How is an acknowledgement different from a jurat in Indiana?

An acknowledgement confirms that a signer voluntarily executed a document and personally appeared before the notary — the signer does not need to swear to the truth of the document's contents. A jurat requires the signer to sign in the notary's presence AND swear or affirm that the document's contents are true. Acknowledgements are used for deeds and powers of attorney; jurats are used for affidavits and sworn statements. Using the wrong certificate type is a serious notarial error.

Can I back-date or post-date an Indiana acknowledgement if the signer requests it?

No. Back-dating or post-dating a notarial certificate is fraud, regardless of the signer's reason for requesting it. The date on your acknowledgement certificate must be the actual date you performed the notarization — the date the signer appeared before you. Altering or falsifying the date exposes you to commission revocation, civil liability, and potential criminal charges. If a signer makes this request, decline firmly, document the request in your journal, and consider whether to proceed with the notarization at all.

Does Indiana require notaries to keep a journal of acknowledgements?

Indiana does not currently mandate a journal for all in-person notarizations, but professional standards bodies and most notary educators strongly recommend maintaining one. A detailed journal is your primary evidence in any complaint or legal dispute, proving you performed the notarization correctly, verified the signer's identity, and completed the certificate accurately. For Remote Online Notarization (RON) in Indiana, an electronic journal is specifically required by the RON regulatory framework.

What is the maximum fee I can charge for an acknowledgement in Indiana?

Indiana law caps the notary fee at ten dollars per notarial act for in-person notarizations. This means each acknowledgement — each signature you notarize — may be charged up to ten dollars. If a document has two signers, you may charge up to twenty dollars total (ten per act).
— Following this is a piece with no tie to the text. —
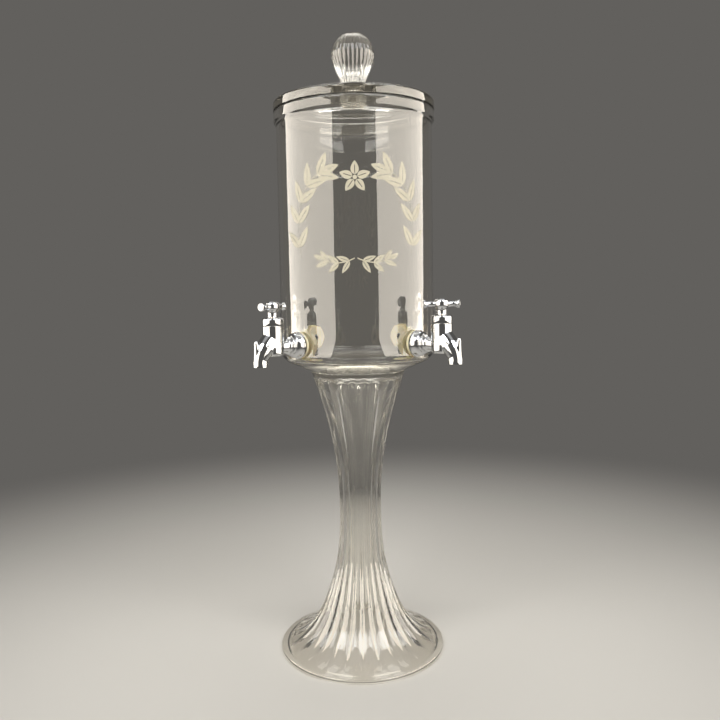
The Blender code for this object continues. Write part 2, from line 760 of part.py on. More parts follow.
def tap_waterway():
    """What is bored out of the casting: the spout, the tail and the chamber round the raised seat."""
    floor_z = SEAT_Z - SEAT_RING_HEIGHT
    chamber = turned_mesh(
        "chamber",
        [
            (0, BARREL_TOP_Z + OVERRUN),
            (CHAMBER_RADIUS, BARREL_TOP_Z + OVERRUN),
            (CHAMBER_RADIUS, floor_z),
            (SEAT_RING_RADIUS, floor_z),
            (SEAT_RING_RADIUS, SEAT_Z),
            (SEAT_BORE_RADIUS, SEAT_Z),
            (SEAT_BORE_RADIUS, TAP_AXIS_Z),
            (0, TAP_AXIS_Z),
        ],
        TAP_STEPS,
    )
    moved(chamber, (BARREL_X, 0, 0))
    tail = rod_mesh(
        "tail_bore",
        PASSAGE_RADIUS,
        SHANK_END_X - OVERRUN,
        BARREL_X + SEAT_BORE_RADIUS,
        SMALL_STEPS,
    )
    moved(tail, (0, 0, TAP_AXIS_Z))
    drop_share = 0.35
    start_x = BARREL_X + (CHAMBER_RADIUS + SEAT_RING_RADIUS) / 2
    path = spout_path(start_x, floor_z + OVERRUN, SPOUT_MOUTH_Z - OVERRUN, drop_share)
    radii = [PASSAGE_RADIUS] * (len(path) - 2) + [MOUTH_BORE_RADIUS] * 2
    outlet = tube_mesh("outlet_bore", path, radii, 1)
    return outlet, tail, chamber


def tap_body_mesh():
    steps = [("UNION", tap_inlet()), ("UNION", tap_spout()), ("UNION", tap_spur())]
    steps += [("DIFFERENCE", bore) for bore in tap_waterway()]
    return combined("tap_body", tap_barrel(), steps)


def outer_washer_mesh():
    """Flat against the flange, and hollowed to the bowl's outside."""
    hole = SHANK_RADIUS + SEAT_GAP
    far_x = FLANGE_X - SEAT_GAP
    corners = [
        (OUTER_WASHER_RADIUS, far_x),
        (OUTER_WASHER_RADIUS, BOWL_RADIUS - BOWL_WALL),
        (hole, BOWL_RADIUS - BOWL_WALL),
        (hole, far_x),
    ]
    ring = lying_mesh("outer_washer_blank", corners, TAP_STEPS, closed=True)
    moved(ring, (0, 0, TAP_AXIS_Z))
    reach = 2 * OUTER_WASHER_RADIUS
    glass = cylinder_mesh(
        "glass_outside", BOWL_RADIUS + SEAT_GAP, TAP_AXIS_Z - reach, TAP_AXIS_Z + reach, BOWL_STEPS
    )
    return combined("outer_washer", ring, [("DIFFERENCE", glass)])


def washer_face_x():
    """Where the inner washer's flat face lies: its rim has the washer's full thickness at the glass."""
    glass = BOWL_INNER_RADIUS - SEAT_GAP
    return math.sqrt(glass**2 - INNER_WASHER_RADIUS**2) - INNER_WASHER_THICKNESS


def inner_washer_mesh():
    """Flat against the nut, and rounded to the bowl's inside."""
    hole = SHANK_RADIUS + SEAT_GAP
    near_x = washer_face_x()
    corners = [
        (INNER_WASHER_RADIUS, BOWL_RADIUS),
        (INNER_WASHER_RADIUS, near_x),
        (hole, near_x),
        (hole, BOWL_RADIUS),
    ]
    ring = lying_mesh("inner_washer_blank", corners, TAP_STEPS, closed=True)
    moved(ring, (0, 0, TAP_AXIS_Z))
    reach = 2 * INNER_WASHER_RADIUS
    glass = cylinder_mesh(
        "glass_inside", BOWL_INNER_RADIUS - SEAT_GAP, TAP_AXIS_Z - reach, TAP_AXIS_Z + reach, BOWL_STEPS
    )
    return combined("inner_washer", ring, [("INTERSECT", glass)])


def lock_nut_mesh():
    high = washer_face_x() - SEAT_GAP
    low = high - NUT_THICKNESS
    corner_radius = NUT_ACROSS_FLATS / math.sqrt(3)
    profile = [
        (0, high),
        (corner_radius - NUT_CHAMFER, high),
        (corner_radius, high - NUT_CHAMFER),
        (corner_radius, low + NUT_CHAMFER),
        (corner_radius - NUT_CHAMFER, low),
        (0, low),
    ]
    hexagon = lying_mesh("lock_nut_blank", profile, 6)
    hexagon.shade_flat()
    hole = rod_mesh("nut_hole", SHANK_RADIUS + SEAT_GAP, low - OVERRUN, high + OVERRUN, TAP_STEPS)
    return moved(combined("lock_nut", hexagon, [("DIFFERENCE", hole)]), (0, 0, TAP_AXIS_Z))


# Tap pieces that are turned about the barrel's axis. Heights are the fountain's own.


def bonnet_mesh():
    """The screwed cap of the barrel, with a groove inside for the spindle's packing ring."""
    spigot_radius = CHAMBER_RADIUS - SEAT_GAP
    bore = SPINDLE_RADIUS + RUNNING_CLEARANCE
    groove_radius = bore + PACKING_WIDTH + SEAT_GAP
    profile = outline(
        [
            (bore, BONNET_TOP_Z),
            (BONNET_RADIUS, BONNET_TOP_Z, BONNET_TOP_ROUND),
            (BONNET_RADIUS, BONNET_Z),
            (spigot_radius, BONNET_Z),
            (spigot_radius, SPIGOT_Z),
            (bore, SPIGOT_Z),
            (bore, PACKING_Z - SEAT_GAP),
            (groove_radius, PACKING_Z - SEAT_GAP),
            (groove_radius, PACKING_Z + PACKING_HEIGHT + SEAT_GAP),
            (bore, PACKING_Z + PACKING_HEIGHT + SEAT_GAP),
        ],
        closed=True,
    )
    return turned_mesh("bonnet", profile, TAP_STEPS, closed=True)


def packing_mesh():
    inner = SPINDLE_RADIUS + RUNNING_CLEARANCE
    return ring_mesh("packing", inner, inner + PACKING_WIDTH, PACKING_Z, PACKING_Z + PACKING_HEIGHT)


def seat_washer_mesh():
    hole = JUMPER_STEM_RADIUS + SEAT_GAP
    top = SEAT_WASHER_Z + SEAT_WASHER_THICKNESS
    return ring_mesh("seat_washer", hole, SEAT_WASHER_RADIUS, SEAT_WASHER_Z, top)


def jumper_mesh():
    """A disc over the washer. Its stem goes down through the washer, and up into the spindle."""
    top = JUMPER_Z + JUMPER_THICKNESS
    profile = [
        (0, top + JUMPER_STEM_LENGTH),
        (JUMPER_STEM_RADIUS, top + JUMPER_STEM_LENGTH),
        (JUMPER_STEM_RADIUS, top),
        (JUMPER_RADIUS, top),
        (JUMPER_RADIUS, JUMPER_Z),
        (JUMPER_STEM_RADIUS, JUMPER_Z),
        (JUMPER_STEM_RADIUS, SEAT_WASHER_Z),
        (0, SEAT_WASHER_Z),
    ]
    return turned_mesh("jumper", profile, SMALL_STEPS)


def spindle_mesh():
    blank = turned_mesh(
        "spindle_blank",
        [
            (0, SPINDLE_TOP_Z),
            (SPINDLE_RADIUS, SPINDLE_TOP_Z),
            (SPINDLE_RADIUS, SPINDLE_COLLAR_TOP_Z),
            (SPINDLE_COLLAR_RADIUS, SPINDLE_COLLAR_TOP_Z),
            (SPINDLE_COLLAR_RADIUS, SPINDLE_TIP_Z),
            (JUMPER_STEM_RADIUS + RUNNING_CLEARANCE, SPINDLE_TIP_Z),
            (JUMPER_STEM_RADIUS + RUNNING_CLEARANCE, SPINDLE_TIP_Z + JUMPER_STEM_LENGTH),
            (0, SPINDLE_TIP_Z + JUMPER_STEM_LENGTH),
        ],
        SMALL_STEPS,
    )
    hole_end = SCREW_SEAT_Z - SCREW_LENGTH - SEAT_GAP
    hole_radius = SCREW_SHANK_RADIUS + SEAT_GAP
    tapped = cylinder_mesh("tapped_hole", hole_radius, hole_end, SPINDLE_TOP_Z + OVERRUN, SMALL_STEPS)
    return combined("spindle", blank, [("DIFFERENCE", tapped)])


def handle_bar():
    """The cross bar along X. Its two arms swell towards their ends."""
    flare_start = BAR_REACH - BAR_END_LENGTH
    slim_x = (HUB_RADIUS + flare_start) / 2
    arm = bezier_points(
        (BAR_END_RADIUS, flare_start),
        (BAR_NECK_RADIUS, slim_x),
        (BAR_NECK_RADIUS, slim_x),
        (BAR_NECK_RADIUS, HUB_RADIUS - HUB_TOP_ROUND),
        3,
    )
    end_round = BAR_END_LENGTH / 2
    end = [
        (0, BAR_REACH),
        (BAR_END_RADIUS - end_round, BAR_REACH),
        (BAR_END_RADIUS, BAR_REACH - end_round),
    ]
    half = end + arm
    bar = lying_mesh("bar", half + [(r, -x) for r, x in reversed(half)], SMALL_STEPS)
    return moved(bar, (0, 0, HUB_Z + HUB_HEIGHT / 2))


def handle_mesh():
    """A hub on a narrow boss, with a cross bar, and bored for the spindle and its screw."""
    hub = turned_mesh(
        "hub",
        outline(
            [
                (0, HUB_TOP_Z),
                (HUB_RADIUS, HUB_TOP_Z, HUB_TOP_ROUND, 2),
                (HUB_RADIUS, HUB_Z + HUB_TAPER),
                (HANDLE_BOSS_RADIUS, HUB_Z),
                (HANDLE_BOSS_RADIUS, HANDLE_Z),
                (0, HANDLE_Z),
            ]
        ),
        TAP_STEPS,
    )
    bore = SPINDLE_RADIUS + SEAT_GAP
    head_bore = SCREW_HEAD_RADIUS + SEAT_GAP
    shank_bore = SCREW_SHANK_RADIUS + SEAT_GAP
    socket_top = SPINDLE_TOP_Z + SEAT_GAP
    hole = turned_mesh(
        "handle_hole",
        [
            (0, HUB_TOP_Z + OVERRUN),
            (head_bore, HUB_TOP_Z + OVERRUN),
            (head_bore, SCREW_SEAT_Z),
            (shank_bore, SCREW_SEAT_Z),
            (shank_bore, socket_top),
            (bore, socket_top),
            (bore, HANDLE_Z - OVERRUN),
            (0, HANDLE_Z - OVERRUN),
        ],
        SMALL_STEPS,
    )
    return combined("handle", hub, [("UNION", handle_bar()), ("DIFFERENCE", hole)])


def handle_screw_mesh():
    head_z = SCREW_SEAT_Z + SEAT_GAP
    return turned_mesh(
        "handle_screw",
        [
            (0, head_z + SCREW_HEAD_HEIGHT),
            (SCREW_HEAD_RADIUS, head_z + SCREW_HEAD_HEIGHT),
            (SCREW_HEAD_RADIUS, head_z),
            (SCREW_SHANK_RADIUS, head_z),
            (SCREW_SHANK_RADIUS, head_z - SCREW_LENGTH),
            (0, head_z - SCREW_LENGTH),
        ],
        SMALL_STEPS,
    )


# Assembly


def add_part(name, mesh, material, parent=None, location=(0, 0, 0), turn=0):
    """A named piece of the fountain. Copies of a piece share one mesh."""
    obj = put_in(PARTS, name, mesh, material)
    obj.parent = parent
    obj.location = location
    obj.rotation_euler = (0, 0, math.radians(turn))
    return obj


def add_tap(side, azimuth, meshes):
    """One tap on its own empty, which turns it to its place round the bowl."""
    frame = bpy.data.objects.new("tap_" + side, None)
    PARTS.objects.link(frame)
    frame.rotation_euler = (0, 0, math.radians(azimuth))
    fixed = (
        ("tap_body", CHROME),
        ("outer_washer", SILICONE),
        ("inner_washer", SILICONE),
        ("lock_nut", NYLON),
    )
    for piece, material in fixed:
        add_part(f"{piece}_{side}", meshes[piece], material, frame)
    on_axis = (
        ("bonnet", CHROME),
        ("packing", RUBBER),
        ("jumper", BRASS),
        ("seat_washer", RUBBER),
        ("spindle", BRASS),
        ("handle", CHROME),
        ("handle_screw", CHROME),
    )
    for piece, material in on_axis:
        turn = HANDLE_TURNS[side] if piece.startswith("handle") else 0
        add_part(f"{piece}_{side}", meshes[piece], material, frame, (BARREL_X, 0, 0), turn)


def build():
    add_part("pedestal", pedestal_mesh(), GLASS)
    add_part("bowl", bowl_mesh(), GLASS)
    add_part("lid", lid_mesh(), GLASS)
    add_part("lid_knob", knob_mesh(), GLASS)
    meshes = {
        "tap_body": tap_body_mesh(),
        "outer_washer": outer_washer_mesh(),
        "inner_washer": inner_washer_mesh(),
        "lock_nut": lock_nut_mesh(),
        "bonnet": bonnet_mesh(),
        "packing": packing_mesh(),
        "jumper": jumper_mesh(),
        "seat_washer": seat_washer_mesh(),
        "spindle": spindle_mesh(),
        "handle": handle_mesh(),
        "handle_screw": handle_screw_mesh(),
    }
    for side, azimuth in TAP_AZIMUTHS.items():
        add_tap(side, azimuth, meshes)


build()
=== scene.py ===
# %% [markdown]
# # Absinthe fountain
#
# A glass cylinder with a lid stands on a hollow ribbed glass foot, and four small chrome taps go round its
# base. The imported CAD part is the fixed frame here. It already has every piece at its real size, with few
# facets. This script gives the visible pieces their fine shapes and all of them their finishes, then lights
# the table.

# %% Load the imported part
import math

import bmesh
import bpy
from mathutils import Euler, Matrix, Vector
from mathutils.geometry import interpolate_bezier


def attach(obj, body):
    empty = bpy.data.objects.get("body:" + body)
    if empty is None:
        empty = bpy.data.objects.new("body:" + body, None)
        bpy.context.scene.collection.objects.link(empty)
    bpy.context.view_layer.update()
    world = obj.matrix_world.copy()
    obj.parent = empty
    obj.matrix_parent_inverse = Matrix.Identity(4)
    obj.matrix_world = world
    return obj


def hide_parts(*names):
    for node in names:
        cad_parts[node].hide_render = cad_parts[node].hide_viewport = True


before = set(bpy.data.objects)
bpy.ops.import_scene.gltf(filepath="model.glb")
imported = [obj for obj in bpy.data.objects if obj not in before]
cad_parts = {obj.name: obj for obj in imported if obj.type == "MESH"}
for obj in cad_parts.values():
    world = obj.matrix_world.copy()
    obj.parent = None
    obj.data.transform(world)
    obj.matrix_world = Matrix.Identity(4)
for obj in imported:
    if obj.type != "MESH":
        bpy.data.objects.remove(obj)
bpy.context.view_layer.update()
MM = 0.001
AXIS = (0, 0, 0)

# %% [markdown]
# ## Working as by hand
#
# Almost every piece of the fountain is turned: glass is blown or pressed in a round mould, and the taps
# come off a lathe. So most pieces start as a line of points, which is one half of the piece seen from the
# side. The line could be typed in as a mesh, or drawn with curves. Here a vertex is extruded from corner to
# corner, because then each corner can be rounded with the bevel tool at the radius of the real edge, before
# the line is spun.

# %% Selecting and finishing
SAME_POINT = 0.002  # mm between points that are merged
SMOOTH_BELOW = 32  # degrees between faces that are shaded as one surface


def only(obj):
    """Leave every piece alone but this one."""
    if bpy.context.mode != "OBJECT":
        bpy.ops.object.mode_set(mode="OBJECT")
    bpy.ops.object.select_all(action="DESELECT")
    obj.select_set(True)
    bpy.context.view_layer.objects.active = obj
    return obj


def edit(obj):
    """Go into edit mode with every vertex selected."""
    only(obj)
    bpy.ops.object.mode_set(mode="EDIT")
    bpy.ops.mesh.select_mode(type="VERT")
    bpy.ops.mesh.select_all(action="SELECT")
    return obj


def select(obj, wanted):
    """In edit mode, select the vertices that pass the test."""
    shape = bmesh.from_edit_mesh(obj.data)
    for vertex in shape.verts:
        vertex.select = wanted(vertex)
    shape.select_flush_mode()
    bmesh.update_edit_mesh(obj.data)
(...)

You may charge less than the maximum, or waive the fee entirely, but you may not charge more than ten dollars per notarial act. The same per-act cap applies to RON acts under Indiana's remote notarization rules.

What happens if my notary seal impression is smeared or illegible on an acknowledgement?

A smeared, partial, or illegible seal impression can cause a document to be rejected by Indiana county recorders, title companies, or lenders. If you notice a bad impression before releasing the document, you can re-stamp in a nearby clear area — never stamp over the bad impression, as this creates worse clutter. Test your stamp on blank paper regularly to monitor ink quality. If a document has already been filed with a bad seal, you may need to execute a corrective affidavit or re-notarize the document if the signer is still available.

How do acknowledgement certificates work for Remote Online Notarization in Indiana?

Indiana RON acknowledgements require a modified certificate that identifies the act as performed remotely by two-way audio-visual technology. The signer must pass credential analysis and knowledge-based authentication before the act can proceed. Your electronic seal must be tamper-evident, and the RON platform must retain an audio-visual recording of the session. You must also maintain an electronic journal with expanded data fields for every remote act. Only Indiana Secretary of State-approved RON platforms may be used for legally valid remote acknowledgements.